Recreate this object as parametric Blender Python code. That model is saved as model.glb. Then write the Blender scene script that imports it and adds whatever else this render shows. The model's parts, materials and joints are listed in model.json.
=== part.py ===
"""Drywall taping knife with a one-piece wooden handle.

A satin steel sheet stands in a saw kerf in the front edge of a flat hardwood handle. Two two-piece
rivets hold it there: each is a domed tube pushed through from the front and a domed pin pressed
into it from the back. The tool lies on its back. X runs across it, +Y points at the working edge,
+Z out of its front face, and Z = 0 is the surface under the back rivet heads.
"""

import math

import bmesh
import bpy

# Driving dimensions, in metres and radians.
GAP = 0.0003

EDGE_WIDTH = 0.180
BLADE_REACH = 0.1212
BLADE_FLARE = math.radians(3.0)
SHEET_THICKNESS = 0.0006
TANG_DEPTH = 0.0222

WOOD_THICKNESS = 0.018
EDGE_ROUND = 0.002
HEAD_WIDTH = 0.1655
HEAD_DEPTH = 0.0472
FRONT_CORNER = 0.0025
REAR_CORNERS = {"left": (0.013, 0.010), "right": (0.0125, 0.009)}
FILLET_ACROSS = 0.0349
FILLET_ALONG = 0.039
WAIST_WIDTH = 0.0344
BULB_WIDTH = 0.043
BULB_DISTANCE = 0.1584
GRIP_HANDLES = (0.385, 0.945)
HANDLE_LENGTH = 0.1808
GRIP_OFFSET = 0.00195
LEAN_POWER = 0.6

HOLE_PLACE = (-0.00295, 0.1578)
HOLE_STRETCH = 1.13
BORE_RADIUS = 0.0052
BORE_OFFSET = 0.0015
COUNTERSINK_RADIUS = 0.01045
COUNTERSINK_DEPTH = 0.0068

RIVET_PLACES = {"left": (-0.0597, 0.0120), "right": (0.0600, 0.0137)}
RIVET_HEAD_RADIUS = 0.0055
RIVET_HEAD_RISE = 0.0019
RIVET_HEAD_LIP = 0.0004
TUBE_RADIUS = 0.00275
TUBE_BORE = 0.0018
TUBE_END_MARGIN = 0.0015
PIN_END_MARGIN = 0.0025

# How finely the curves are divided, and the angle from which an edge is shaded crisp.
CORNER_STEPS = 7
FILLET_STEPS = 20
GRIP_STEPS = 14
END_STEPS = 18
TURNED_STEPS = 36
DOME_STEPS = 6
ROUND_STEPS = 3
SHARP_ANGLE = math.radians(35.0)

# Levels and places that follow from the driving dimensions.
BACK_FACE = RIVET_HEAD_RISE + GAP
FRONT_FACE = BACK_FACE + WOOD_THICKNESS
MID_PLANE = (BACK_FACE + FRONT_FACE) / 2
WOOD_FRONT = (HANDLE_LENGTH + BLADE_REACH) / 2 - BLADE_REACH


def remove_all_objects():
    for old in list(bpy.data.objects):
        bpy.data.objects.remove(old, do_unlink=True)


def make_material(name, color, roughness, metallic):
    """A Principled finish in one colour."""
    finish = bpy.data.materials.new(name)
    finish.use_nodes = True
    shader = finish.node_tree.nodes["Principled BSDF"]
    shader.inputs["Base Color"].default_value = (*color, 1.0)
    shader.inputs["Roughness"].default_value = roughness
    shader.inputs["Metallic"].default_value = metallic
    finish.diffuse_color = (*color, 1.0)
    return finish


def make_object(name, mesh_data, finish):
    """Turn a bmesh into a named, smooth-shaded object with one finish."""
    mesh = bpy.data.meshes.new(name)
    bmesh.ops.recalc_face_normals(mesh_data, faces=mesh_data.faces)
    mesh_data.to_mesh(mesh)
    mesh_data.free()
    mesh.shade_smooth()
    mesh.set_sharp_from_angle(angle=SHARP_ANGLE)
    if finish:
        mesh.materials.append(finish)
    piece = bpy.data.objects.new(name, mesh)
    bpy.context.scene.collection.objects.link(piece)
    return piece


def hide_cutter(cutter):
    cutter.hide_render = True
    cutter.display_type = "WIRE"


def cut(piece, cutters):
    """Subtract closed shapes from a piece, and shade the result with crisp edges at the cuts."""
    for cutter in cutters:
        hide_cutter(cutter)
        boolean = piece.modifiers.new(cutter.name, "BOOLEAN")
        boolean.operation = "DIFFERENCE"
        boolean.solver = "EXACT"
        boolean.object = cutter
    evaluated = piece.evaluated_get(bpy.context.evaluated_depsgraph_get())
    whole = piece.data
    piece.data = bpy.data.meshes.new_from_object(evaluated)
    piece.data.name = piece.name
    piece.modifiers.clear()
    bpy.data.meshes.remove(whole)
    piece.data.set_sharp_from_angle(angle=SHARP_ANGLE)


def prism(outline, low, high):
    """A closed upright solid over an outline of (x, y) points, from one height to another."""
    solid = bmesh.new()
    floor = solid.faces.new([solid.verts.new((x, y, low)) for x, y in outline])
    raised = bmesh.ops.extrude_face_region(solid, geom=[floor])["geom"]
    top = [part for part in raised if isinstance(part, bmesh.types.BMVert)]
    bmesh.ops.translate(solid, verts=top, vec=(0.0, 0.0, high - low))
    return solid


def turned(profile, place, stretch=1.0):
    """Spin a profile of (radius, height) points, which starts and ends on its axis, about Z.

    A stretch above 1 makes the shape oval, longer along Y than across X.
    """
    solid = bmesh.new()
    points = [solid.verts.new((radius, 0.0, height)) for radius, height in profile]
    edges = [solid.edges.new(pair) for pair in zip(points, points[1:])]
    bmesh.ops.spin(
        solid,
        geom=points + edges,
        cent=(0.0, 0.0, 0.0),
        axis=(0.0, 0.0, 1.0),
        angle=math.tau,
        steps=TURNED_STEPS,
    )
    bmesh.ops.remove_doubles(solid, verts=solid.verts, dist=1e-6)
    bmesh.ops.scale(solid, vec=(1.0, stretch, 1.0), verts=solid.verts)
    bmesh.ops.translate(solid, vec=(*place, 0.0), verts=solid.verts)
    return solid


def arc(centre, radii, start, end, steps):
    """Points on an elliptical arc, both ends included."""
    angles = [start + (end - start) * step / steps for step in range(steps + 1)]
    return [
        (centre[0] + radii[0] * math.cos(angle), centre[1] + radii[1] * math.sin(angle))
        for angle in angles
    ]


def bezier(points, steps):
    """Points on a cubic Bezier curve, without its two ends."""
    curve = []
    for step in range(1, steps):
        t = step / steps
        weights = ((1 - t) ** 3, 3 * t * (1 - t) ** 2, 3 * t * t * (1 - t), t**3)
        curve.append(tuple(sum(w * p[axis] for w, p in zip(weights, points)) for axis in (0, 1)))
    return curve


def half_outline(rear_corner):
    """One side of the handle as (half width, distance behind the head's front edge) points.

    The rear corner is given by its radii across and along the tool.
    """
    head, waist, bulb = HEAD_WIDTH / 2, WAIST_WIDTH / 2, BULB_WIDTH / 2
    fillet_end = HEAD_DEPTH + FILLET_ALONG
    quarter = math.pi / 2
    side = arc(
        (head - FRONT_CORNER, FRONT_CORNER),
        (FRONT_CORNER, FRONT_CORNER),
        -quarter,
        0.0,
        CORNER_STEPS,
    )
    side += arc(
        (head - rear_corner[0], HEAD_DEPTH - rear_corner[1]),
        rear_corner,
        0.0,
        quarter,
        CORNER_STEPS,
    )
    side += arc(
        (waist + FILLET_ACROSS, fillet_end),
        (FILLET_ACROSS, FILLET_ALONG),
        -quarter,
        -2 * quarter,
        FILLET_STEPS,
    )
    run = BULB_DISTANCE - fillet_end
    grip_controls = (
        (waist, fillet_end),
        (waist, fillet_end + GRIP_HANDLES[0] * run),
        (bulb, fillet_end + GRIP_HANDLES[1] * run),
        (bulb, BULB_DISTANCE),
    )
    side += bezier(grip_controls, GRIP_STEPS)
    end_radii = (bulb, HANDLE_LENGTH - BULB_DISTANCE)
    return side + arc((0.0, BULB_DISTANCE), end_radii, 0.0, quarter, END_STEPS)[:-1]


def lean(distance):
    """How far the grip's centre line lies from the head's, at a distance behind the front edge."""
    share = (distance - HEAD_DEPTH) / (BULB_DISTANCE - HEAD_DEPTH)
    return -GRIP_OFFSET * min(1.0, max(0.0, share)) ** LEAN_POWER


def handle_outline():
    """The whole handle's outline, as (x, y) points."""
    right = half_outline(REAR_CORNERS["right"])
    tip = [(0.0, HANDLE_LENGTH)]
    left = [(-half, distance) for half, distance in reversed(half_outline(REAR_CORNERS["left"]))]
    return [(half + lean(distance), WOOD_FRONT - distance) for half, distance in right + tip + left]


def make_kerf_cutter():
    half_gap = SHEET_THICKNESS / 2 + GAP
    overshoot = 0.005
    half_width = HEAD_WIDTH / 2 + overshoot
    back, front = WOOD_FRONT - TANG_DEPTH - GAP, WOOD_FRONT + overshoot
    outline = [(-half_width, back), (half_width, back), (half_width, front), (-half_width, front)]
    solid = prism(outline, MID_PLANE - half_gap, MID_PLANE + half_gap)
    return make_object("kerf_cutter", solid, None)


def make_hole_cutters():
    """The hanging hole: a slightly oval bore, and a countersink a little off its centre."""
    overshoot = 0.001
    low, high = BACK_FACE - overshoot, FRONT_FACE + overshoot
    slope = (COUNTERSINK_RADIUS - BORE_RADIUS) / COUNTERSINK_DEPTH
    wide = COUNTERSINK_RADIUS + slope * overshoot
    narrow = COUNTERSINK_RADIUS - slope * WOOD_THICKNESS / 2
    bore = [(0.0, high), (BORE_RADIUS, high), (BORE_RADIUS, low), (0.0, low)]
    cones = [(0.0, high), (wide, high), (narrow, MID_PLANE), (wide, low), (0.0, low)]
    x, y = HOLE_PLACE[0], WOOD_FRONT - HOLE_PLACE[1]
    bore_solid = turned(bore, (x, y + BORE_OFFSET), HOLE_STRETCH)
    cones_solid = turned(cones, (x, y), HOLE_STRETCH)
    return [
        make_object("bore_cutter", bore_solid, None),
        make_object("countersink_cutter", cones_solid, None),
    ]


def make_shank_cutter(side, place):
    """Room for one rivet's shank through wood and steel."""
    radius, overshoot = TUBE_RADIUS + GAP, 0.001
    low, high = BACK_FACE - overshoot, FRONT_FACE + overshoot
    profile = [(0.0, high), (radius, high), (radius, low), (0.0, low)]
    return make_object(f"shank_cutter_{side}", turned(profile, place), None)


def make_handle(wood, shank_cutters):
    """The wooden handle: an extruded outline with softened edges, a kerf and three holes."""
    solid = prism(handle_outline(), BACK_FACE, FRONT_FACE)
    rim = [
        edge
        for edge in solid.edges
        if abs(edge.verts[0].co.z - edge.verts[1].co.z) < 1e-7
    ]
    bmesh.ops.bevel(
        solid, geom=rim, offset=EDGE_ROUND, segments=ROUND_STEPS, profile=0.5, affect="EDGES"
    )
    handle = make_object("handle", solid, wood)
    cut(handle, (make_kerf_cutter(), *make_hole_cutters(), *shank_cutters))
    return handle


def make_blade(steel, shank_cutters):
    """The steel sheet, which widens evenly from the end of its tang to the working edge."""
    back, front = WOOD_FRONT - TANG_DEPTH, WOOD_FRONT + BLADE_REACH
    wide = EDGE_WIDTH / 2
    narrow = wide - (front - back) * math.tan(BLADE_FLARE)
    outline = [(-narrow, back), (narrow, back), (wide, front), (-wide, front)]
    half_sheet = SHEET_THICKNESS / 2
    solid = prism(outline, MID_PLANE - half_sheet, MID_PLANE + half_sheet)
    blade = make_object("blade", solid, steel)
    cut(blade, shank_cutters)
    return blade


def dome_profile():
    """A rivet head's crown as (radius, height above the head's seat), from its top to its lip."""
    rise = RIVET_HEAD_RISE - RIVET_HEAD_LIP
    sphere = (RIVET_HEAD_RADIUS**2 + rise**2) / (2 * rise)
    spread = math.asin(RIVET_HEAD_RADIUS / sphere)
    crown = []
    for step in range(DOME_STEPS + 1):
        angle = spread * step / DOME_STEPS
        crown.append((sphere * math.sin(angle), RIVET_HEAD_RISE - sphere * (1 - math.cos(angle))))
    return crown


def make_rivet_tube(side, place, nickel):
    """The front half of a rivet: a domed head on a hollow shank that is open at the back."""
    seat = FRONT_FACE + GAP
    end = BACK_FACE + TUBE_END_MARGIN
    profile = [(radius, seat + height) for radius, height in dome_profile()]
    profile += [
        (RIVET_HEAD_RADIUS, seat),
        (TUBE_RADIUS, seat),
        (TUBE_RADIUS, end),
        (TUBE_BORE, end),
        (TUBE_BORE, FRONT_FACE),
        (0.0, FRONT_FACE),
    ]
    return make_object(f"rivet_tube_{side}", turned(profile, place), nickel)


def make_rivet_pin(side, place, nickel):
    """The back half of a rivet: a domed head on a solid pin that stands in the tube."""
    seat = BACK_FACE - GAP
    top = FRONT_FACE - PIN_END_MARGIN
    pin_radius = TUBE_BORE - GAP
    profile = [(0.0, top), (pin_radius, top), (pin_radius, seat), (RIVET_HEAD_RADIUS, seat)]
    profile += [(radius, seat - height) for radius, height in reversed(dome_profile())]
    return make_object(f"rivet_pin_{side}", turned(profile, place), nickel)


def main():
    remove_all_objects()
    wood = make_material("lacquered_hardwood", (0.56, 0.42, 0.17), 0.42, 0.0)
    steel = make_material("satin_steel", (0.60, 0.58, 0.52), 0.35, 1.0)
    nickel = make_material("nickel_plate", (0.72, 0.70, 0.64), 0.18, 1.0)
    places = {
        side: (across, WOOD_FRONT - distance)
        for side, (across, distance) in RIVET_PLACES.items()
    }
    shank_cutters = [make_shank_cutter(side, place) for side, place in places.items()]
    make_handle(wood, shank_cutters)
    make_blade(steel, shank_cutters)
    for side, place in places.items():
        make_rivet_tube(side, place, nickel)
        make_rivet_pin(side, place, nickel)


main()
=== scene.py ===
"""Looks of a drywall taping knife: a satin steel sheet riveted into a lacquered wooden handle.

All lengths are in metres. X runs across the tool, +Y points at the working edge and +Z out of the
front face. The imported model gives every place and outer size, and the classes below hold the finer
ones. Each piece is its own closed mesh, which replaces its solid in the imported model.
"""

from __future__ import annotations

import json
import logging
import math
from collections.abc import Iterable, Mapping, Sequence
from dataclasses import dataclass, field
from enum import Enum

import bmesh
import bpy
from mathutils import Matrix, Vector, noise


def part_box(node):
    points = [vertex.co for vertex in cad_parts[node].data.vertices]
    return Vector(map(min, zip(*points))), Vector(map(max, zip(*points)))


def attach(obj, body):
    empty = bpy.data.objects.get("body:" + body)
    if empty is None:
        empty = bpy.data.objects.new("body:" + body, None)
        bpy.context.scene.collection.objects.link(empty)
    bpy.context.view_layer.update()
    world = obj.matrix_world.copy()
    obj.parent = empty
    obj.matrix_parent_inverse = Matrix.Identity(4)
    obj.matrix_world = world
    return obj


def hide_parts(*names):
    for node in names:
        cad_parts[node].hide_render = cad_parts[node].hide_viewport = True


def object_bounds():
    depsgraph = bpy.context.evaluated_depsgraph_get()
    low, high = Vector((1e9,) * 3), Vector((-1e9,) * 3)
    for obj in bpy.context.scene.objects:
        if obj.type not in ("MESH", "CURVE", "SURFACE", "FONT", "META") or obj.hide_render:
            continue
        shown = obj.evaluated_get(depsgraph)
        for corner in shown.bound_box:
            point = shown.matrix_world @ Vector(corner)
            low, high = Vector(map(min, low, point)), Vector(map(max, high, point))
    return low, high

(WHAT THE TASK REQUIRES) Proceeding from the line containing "shank_cutters = [make_shank_cutter(side, place)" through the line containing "from __future__ import annotations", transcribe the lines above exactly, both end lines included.

(COMPLETED EXERCISE)
    shank_cutters = [make_shank_cutter(side, place) for side, place in places.items()]
    make_handle(wood, shank_cutters)
    make_blade(steel, shank_cutters)
    for side, place in places.items():
        make_rivet_tube(side, place, nickel)
        make_rivet_pin(side, place, nickel)


main()
=== scene.py ===
"""Looks of a drywall taping knife: a satin steel sheet riveted into a lacquered wooden handle.

All lengths are in metres. X runs across the tool, +Y points at the working edge and +Z out of the
front face. The imported model gives every place and outer size, and the classes below hold the finer
ones. Each piece is its own closed mesh, which replaces its solid in the imported model.
"""

from __future__ import annotations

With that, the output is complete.